Spectrophotometry - IR Spectroscopy - Instrumentation

In the earlier post, we have tried to understand the basic concepts and a little theory about the infra-red (IR) spectrophotometer. The basic instrumentation of IR spectrometer consists of the components which will be explained here briefly. 

Sources: The IR spectrometer consists of a source of infrared light, emitting radiation throughout the whole frequency range of the instrument. An inert solid is electrically heated to a temperature in the range of 1500-2000K. This heated material will then emit IR radiation. Following are some of the sources:

The Nerst Glower: It is a cylinder of rare earth oxides. Platinum wires are sealed to the ends and a current is passed through the cylinder and can reach temperatures of around 2200K.

The Globar source: It is a silicon carbide rod which is electrically heated to around 1500K. The spectral output is comparable with the Nerst glower, except at short wavelengths (less than 5mm) where it’s output becomes larger.

The Incandescent wire source: This is a tightly wound coil of nichrome wire, which is electrically heated to 1100K. It produces a lower intensity of radiation than the above mentioned Nerst or Globar sources, but it has a longer working life.

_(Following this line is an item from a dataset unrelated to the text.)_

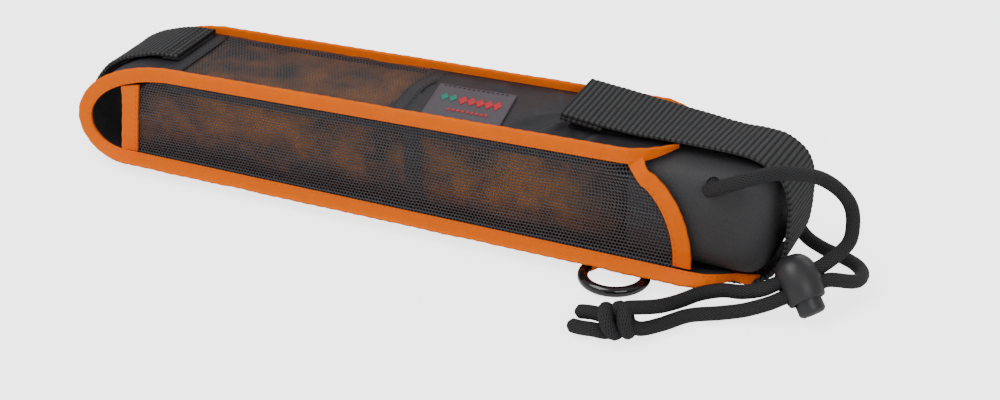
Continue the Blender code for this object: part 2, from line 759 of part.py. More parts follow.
def roof(x):
    """Middle of the cloth above the bundle, over the curved end and the top panel."""
    if x >= patch_end_x:
        return top_z(x)
    size_x = end_round_high - end_inset
    size_z = seam_top(patch_end_x) + tape_rise - end_tip_height - end_inset
    return end_tip_height + size_z * (1 - ((patch_end_x - x) / size_x) ** 2) ** 0.5


def round_bundle(name, x_range, grow, look, cuts=0):
    """An open oval tube that fills the sleeve, less the room for the tie band."""
    start, end = x_range
    work = bmesh.new()
    bmesh.ops.create_cone(work, cap_ends=False, segments=32, radius1=1.0, radius2=1.0,
                          depth=end - start)
    turn = Matrix.Translation(((start + end) / 2, 0, 0)) @ Matrix.Rotation(radians(90), 4, "Y")
    bmesh.ops.transform(work, matrix=turn, verts=work.verts)
    if cuts:
        lengths = [e for e in work.edges if abs(e.verts[0].co.x - e.verts[1].co.x) > 1 * mm]
        bmesh.ops.subdivide_edges(work, edges=lengths, cuts=cuts)
    for v in work.verts:
        tall = (roof(v.co.x) - nylon_thick / 2 - band_room - bundle_floor) / 2
        v.co.y *= bundle_y + grow
        v.co.z = v.co.z * (tall + grow) + bundle_floor + tall
    return from_bmesh(name, work, look)


def canopy():
    """The rolled canopy: a hollow bundle round the ribs, open at both ends."""
    orange = material("canopy_orange", (0.75, 0.2, 0.02), 0.6)
    ends = (crown_x + 4 * mm, handle_start_x - 1 * mm)
    return solidify(round_bundle("canopy", ends, 0.0, orange, cuts=7), canopy_wall, -1.0)


def tie_band():
    """The band that holds the rolled canopy shut."""
    ends = (band_x - band_width / 2, band_x + band_width / 2)
    band = round_bundle("tie_band", ends, fit_gap + band_thick * 0.2, nylon_black())
    return solidify(band, band_thick, 1.0)


# ---- wrist cord, lock and knot -----------------------------------------------------------------
# The cord's, lock's and knot's places are given in mm for a handle that ends at x = 136 mm;
# they move along with the handle's real end.
cord_shift = Vector((handle_end_x - 136 * mm, 0, 0))


def cord_spot(x, y, z):
    return Vector((x, y, z)) * mm + cord_shift


lock_centre = cord_spot(149.2, -21.0, 11.5)
lock_run = Vector((-0.74, -0.62, -0.26)).normalized()      # along the cords
lock_axis = Vector((0.585, -0.405, -0.702))                # towards the button
lock_axis = (lock_axis - lock_axis.dot(lock_run) * lock_run).normalized()
strand_offset = cord_diameter / 2 + 0.12 * mm

near_route = [
    (123.7, -23.5, 44.6), (131.0, -23.4, 48.4), (138.1, -18.6, 49.6), (143.8, -10.2, 46.4),
    (148.6, -1.4, 41.6), (153.9, 3.5, 36.0), (158.1, 5.0, 30.0), (159.9, 3.0, 23.7),
    (159.8, -2.6, 19.0),
]
far_route = [
    (119.6, 24.6, 36.0), (125.0, 27.4, 25.0), (131.0, 26.6, 13.0), (138.0, 23.4, 5.2),
    (145.6, 20.6, 2.8), (153.2, 17.3, 2.8), (160.2, 12.6, 3.2), (164.4, 4.6, 4.8),
    (164.4, -6.0, 7.6),
]
near_tail = [(131.5, -29.0, 8.0), (124.5, -28.2, 6.5), (117.8, -32.0, 5.6), (112.6, -40.0, 5.6),
             (108.4, -49.6, 8.0), (105.2, -55.4, 8.6)]
far_tail = [(134.4, -33.6, 4.2), (127.0, -36.9, 3.0), (117.5, -42.6, 2.8), (111.2, -51.6, 2.9),
            (107.3, -58.4, 3.6)]


def strand(name, side, route, tail, offset):
    """Half of the wrist cord: out of the handle's hole, through the lock, to the knot."""
    mid = handle_width / 2
    points = [(hole_x, side * 0.15 * mm, cord_hole_height),
              (hole_x, side * mid * 0.5, cord_hole_height),
              (hole_x, side * (mid - 2 * mm), cord_hole_height),
              (hole_x, side * (mid + 1.6 * mm), cord_hole_height)]
    points += [cord_spot(*spot) for spot in route]
    for along in (-9.5, -4.0, 2.0, 8.0, 13.0):
        points.append(lock_centre + lock_run * along * mm + lock_axis * offset)
    points += [cord_spot(*spot) for spot in tail]
    return tube(name, smooth(points, 6 * mm), cord_diameter, cord_black())


def along_lock(work):
    """Stands a piece made round Z on the lock: Z along its axis, X along the cords."""
    axes = Matrix((lock_run, lock_axis.cross(lock_run), lock_axis)).transposed()
    bmesh.ops.transform(work, matrix=Matrix.Translation(lock_centre) @ axes.to_4x4(),
                        verts=work.verts)


def cord_slot(name, start, end):
    """A cutter with round ends that lets both strands through, from start to end."""
    wide = cord_diameter + 2 * hole_play
    work = bmesh.new()
    bmesh.ops.create_cube(work, size=1.0)
    size = Matrix.Diagonal((40 * mm, wide, end - start, 1))
    bmesh.ops.transform(work, matrix=Matrix.Translation((0, 0, (start + end) / 2)) @ size,
                        verts=work.verts)
    long_edges = [e for e in work.edges if abs(e.verts[0].co.x - e.verts[1].co.x) > 10 * mm]
    bmesh.ops.bevel(work, geom=long_edges, offset=wide * 0.34, segments=3, profile=0.5,
                    affect="EDGES", material=-1)
    along_lock(work)
    return from_bmesh(name, work, plastic_black(), cutters)


stack = 2 * strand_offset + cord_diameter          # both strands, one above the other
lock_top, lock_rim, button_end = -10 * mm, 6.5 * mm, 11.5 * mm
lock_radius = 7.6 * mm
bore_radius = 5.0 * mm
bore_top = lock_top + 1.1 * mm
bore_narrows, bore_chamfer = 1.2 * mm, 1.9 * mm    # the blind end follows the dome
button_travel = 2.0 * mm


def turned(name, profile, look, keep_in=parts, sides=28):
    """A closed profile of (radius, height along the lock's axis), turned round it."""
    work = bmesh.new()
    verts = [work.verts.new((r, 0, h)) for r, h in profile]
    edges = [work.edges.new(pair) for pair in zip(verts, verts[1:])]
    bmesh.ops.spin(work, geom=verts + edges, cent=(0, 0, 0), axis=(0, 0, 1),
                   dvec=(0, 0, 0), angle=2 * pi, steps=sides, use_merge=True)
    bmesh.ops.remove_doubles(work, verts=work.verts, dist=0.000005)
    bmesh.ops.recalc_face_normals(work, faces=work.faces)
    along_lock(work)
    return from_bmesh(name, work, look, keep_in)


def lock_body():
    """A domed barrel, bored from its rim, with a slot across for both strands."""
    r = lock_radius
    profile = [(0, lock_top), (r * 0.45, lock_top + 0.5 * mm), (r * 0.8, lock_top + 2.4 * mm),
               (r, lock_top + 6 * mm), (r * 1.02, 0), (r * 0.92, lock_rim - 1.5 * mm),
               (r * 0.84, lock_rim), (bore_radius, lock_rim),
               (bore_radius, bore_top + bore_chamfer), (bore_radius - bore_narrows, bore_top),
               (0, bore_top)]
    body = turned("cord_lock_body", profile, plastic_black())
    edge = stack / 2 + hole_play
    return cut(body, cord_slot("lock_body_slot", -edge, edge))


def lock_button():
    """The plunger: its slot is longer by its travel, so the strands stay clear."""
    r = bore_radius - fit_gap
    top = -stack / 2 - 1.5 * mm
    profile = [(0, top), (r - bore_narrows, top), (r, top + 1.6 * mm),
               (r, button_end - 0.8 * mm), (r - 0.8 * mm, button_end),
               (0, button_end)]
    button = turned("cord_lock_button", profile, plastic_black())
    edge = stack / 2 + hole_play
    return cut(button, cord_slot("lock_button_slot", -edge + 0.3 * mm, edge + button_travel))


def lock_spring():
    """The coil behind the plunger, two turns in the blind end of the bore."""
    wire, radius, turns = 0.5 * mm, 3.0 * mm, 2
    low = bore_top + fit_gap
    high = -stack / 2 - 1.5 * mm - fit_gap - wire
    points = []
    for i in range(turns * 10 + 1):
        turn = 2 * pi * i / 10
        height = low + wire / 2 + (high - low) * i / (turns * 10)
        side = lock_axis.cross(lock_run)
        points.append(lock_centre + lock_run * radius * cos(turn) + side * radius * sin(turn)
                      + lock_axis * height)
    return tube("cord_lock_spring", points, wire, material("steel", (0.5, 0.5, 0.5), 0.3, 1.0))


knot_centre = cord_spot(98.9, -61.0, 6.6)


def knot():
    work = bmesh.new()
    bmesh.ops.create_uvsphere(work, u_segments=18, v_segments=10, radius=1.0)
    size = Matrix.Diagonal((6.6 * mm, 6.2 * mm, 5.9 * mm, 1))
    bmesh.ops.transform(work, matrix=Matrix.Translation(knot_centre) @ size, verts=work.verts)
    return from_bmesh("cord_knot", work, cord_black())


def cord_ends():
    """The two short ends that stand out past the knot."""
    tube("cord_end_near", [cord_spot(*spot) for spot in
                           ((91.8, -60.2, 6.2), (87.0, -59.4, 5.2), (82.4, -58.8, 4.4))],
         cord_diameter, cord_black())
    tube("cord_end_far", [cord_spot(*spot) for spot in
                          ((92.9, -66.6, 4.2), (88.0, -67.0, 3.2), (83.4, -67.4, 2.8))],
         cord_diameter, cord_black())


# ---- assembly --------------------------------------------------------------------------------------
for side, word in ((-1, "near"), (1, "far")):
    edge_tape(f"{word}_edge_tape", side)
    window_binding(f"{word}_window_tape", side)
    mouth_binding(f"{word}_mouth_tape", side)
    mesh_side(f"{word}_mesh_panel", side)
top_mesh()
top_nylon()
bottom_panel()
end_panel()
belt_loop()
belt_loop_hem()
closure_strap()
closure_flap()
under_flap("flap_hem", 0, 2, webbing_thick + fit_gap, 0.0, webbing_thick, webbing_black())
under_flap("hook_patch", 0, 2, 1.5 * webbing_thick + 2 * fit_gap + hook_thick / 2, 2 * mm,
           hook_thick, webbing_black())
loop_patch()
label()
gate_ring()
ring_gate()
gate_pin()
tape_loop()
handle_grip()
handle_core()
shaft()
crown_and_runner()
tip_cap()
ribs()
canopy()
tie_band()
strand("wrist_cord_near", -1, near_route, near_tail, -strand_offset)
strand("wrist_cord_far", 1, far_route, far_tail, strand_offset)
lock_body()
lock_button()
lock_spring()
knot()
cord_ends()
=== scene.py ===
from math import cos, exp, pi, radians, sin

import bmesh
import bpy
from mathutils import Matrix, Vector, noise


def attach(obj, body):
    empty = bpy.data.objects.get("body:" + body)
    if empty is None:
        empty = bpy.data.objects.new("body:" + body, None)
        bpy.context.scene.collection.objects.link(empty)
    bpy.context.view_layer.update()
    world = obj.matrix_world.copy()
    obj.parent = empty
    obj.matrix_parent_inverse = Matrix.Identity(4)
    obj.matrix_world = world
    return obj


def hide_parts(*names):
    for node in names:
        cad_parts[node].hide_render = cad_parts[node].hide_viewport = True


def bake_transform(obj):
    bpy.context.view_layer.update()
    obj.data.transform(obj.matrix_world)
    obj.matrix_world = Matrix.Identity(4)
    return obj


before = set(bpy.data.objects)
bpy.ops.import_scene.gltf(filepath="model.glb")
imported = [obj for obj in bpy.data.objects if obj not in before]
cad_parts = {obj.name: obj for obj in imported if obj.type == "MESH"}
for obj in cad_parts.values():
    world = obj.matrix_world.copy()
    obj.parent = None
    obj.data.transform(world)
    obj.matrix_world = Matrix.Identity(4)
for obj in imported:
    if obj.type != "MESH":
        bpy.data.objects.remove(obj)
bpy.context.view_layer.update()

mm = 0.001


# Small tools.
def linear(code):
    values = [int(code[i:i + 2], 16) / 255 for i in (1, 3, 5)]
    return (*[v / 12.92 if v <= 0.04045 else ((v + 0.055) / 1.055) ** 2.4 for v in values], 1.0)


def stand(name, data):
    thing = bpy.data.objects.new(name, data)
    bpy.context.scene.collection.objects.link(thing)
    return thing


def meshOf(work, name):
    mesh = bpy.data.meshes.new(name)
    work.to_mesh(mesh)
    work.free()
    return mesh


def addTo(work, extra):
    mesh = meshOf(extra, "extra")
    work.from_mesh(mesh)
    bpy.data.meshes.remove(mesh)


def addNode(tree, kind, links=None, values=None, **settings):
    node = tree.nodes.new(kind)
    for key, value in settings.items():
        setattr(node, key, value)
    for key, value in (values or {}).items():
        node.inputs[key].default_value = value
    for key, source in (links or {}).items():
        tree.links.new(source, node.inputs[key])
    return node


def calc(tree, operation, *terms):
    node = addNode(tree, "ShaderNodeMath", operation=operation)
    for i, term in enumerate(terms):
        if isinstance(term, bpy.types.NodeSocket):
            tree.links.new(term, node.inputs[i])
        else:
            node.inputs[i].default_value = term
    return node.outputs[0]


def plus(tree, *terms):
    return calc(tree, "ADD", *terms)


def times(tree, *terms):
    return calc(tree, "MULTIPLY", *terms)


def newLook(name, colour, roughness, **sockets):
    look = bpy.data.materials.new(name)
    look.use_nodes = True
    shader = look.node_tree.nodes["Principled BSDF"]
    shader.inputs["Base Color"].default_value = linear(colour)
    shader.inputs["Roughness"].default_value = roughness
    for key, value in sockets.items():
        shader.inputs[key.replace("_", " ")].default_value = value
    return look, look.node_tree, shader


def clothPattern(tree):
    return addNode(tree, "ShaderNodeUVMap", uv_map="cloth").outputs[0]


def splitUp(tree, where):
    return addNode(tree, "ShaderNodeSeparateXYZ", links={0: where}).outputs[:]


def clothAxes(tree):
    return splitUp(tree, clothPattern(tree))[:2]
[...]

Light from these sources is split into two beams of equal intensity. One beam is allowed to pass through the sample while other is allowed to behave as reference beam. Now, you might be thinking that why there is a need of double beam? So, the function of such a double beam operation is to measure the difference in the intensities between the two beams at each wavelength. 

Chopper: The two beams are reflected to a chopper which is rotating at a speed of 10 rotations per second.  This chopper makes the reference and the sample beam to fall on the monochromator grating alternately.

Monochromator grating: The grating also rotates, though slowly. This rotation sends individual frequencies to the detector. 

Detector:At the wavelength where the sample has absorbed, the detector will receive a weak beam from the sample while the reference beam will retain full intensity. This leads to a pulsating or alternating current to flow from detector to amplifier. On the other hand, at the frequencies where the sample doesn’t absorb, both the beams will have equal intensities and the current flowing from the detector to the amplifier will be direct and not alternating. The amplifier is designed to amplify only the alternating current. 
There are three different types of detectors.

Thermocouples: They consist of a pair of junctions of different metals. The potential difference (i.e.; the voltage) between the junction changes according to the difference in temperature between the junctions.

Pyroelectric detectors: They are made from a single crystalline wafer of a pyroelectric material (eg; triglycerine sulphate). The properties of a pyroelectric material are such that when an electric field is applied across it, electric polarisation occurs. In a pyroelectric material, when the field is removed, the polarisation persists.  This degree of polarisation is temperature dependent.

Photoelectric detectors: They comprise a film of semiconducting material deposited on a glass surface, sealed in an evacuated envelope (such as mercury cadmium telluride detector).

The above mentioned description is that of a “dispersive infra-red spectrometer”. Most of the modern IR absorption instruments use Fourier transform techniques with Michelson interferometer (about which we will not discuss here) which is referred to as Fourier Transform Infra-red Spectroscopy or FTIR Spectroscopy.

In the next post, we will discuss about the various sampling techniques for IR spectroscopy.

Spectrophotometry - IR Spectroscopy - Theory and Concepts

Welcome back.! :) My sincere apologies to all my readers for not having posted for a long time.

We were discussing the different types of spectrophotometers. We have already discussed about the instrumentation and applications of UV-visible spectrophotometry. In this post, we will have a look at (infra-red) IR spectrophotometry.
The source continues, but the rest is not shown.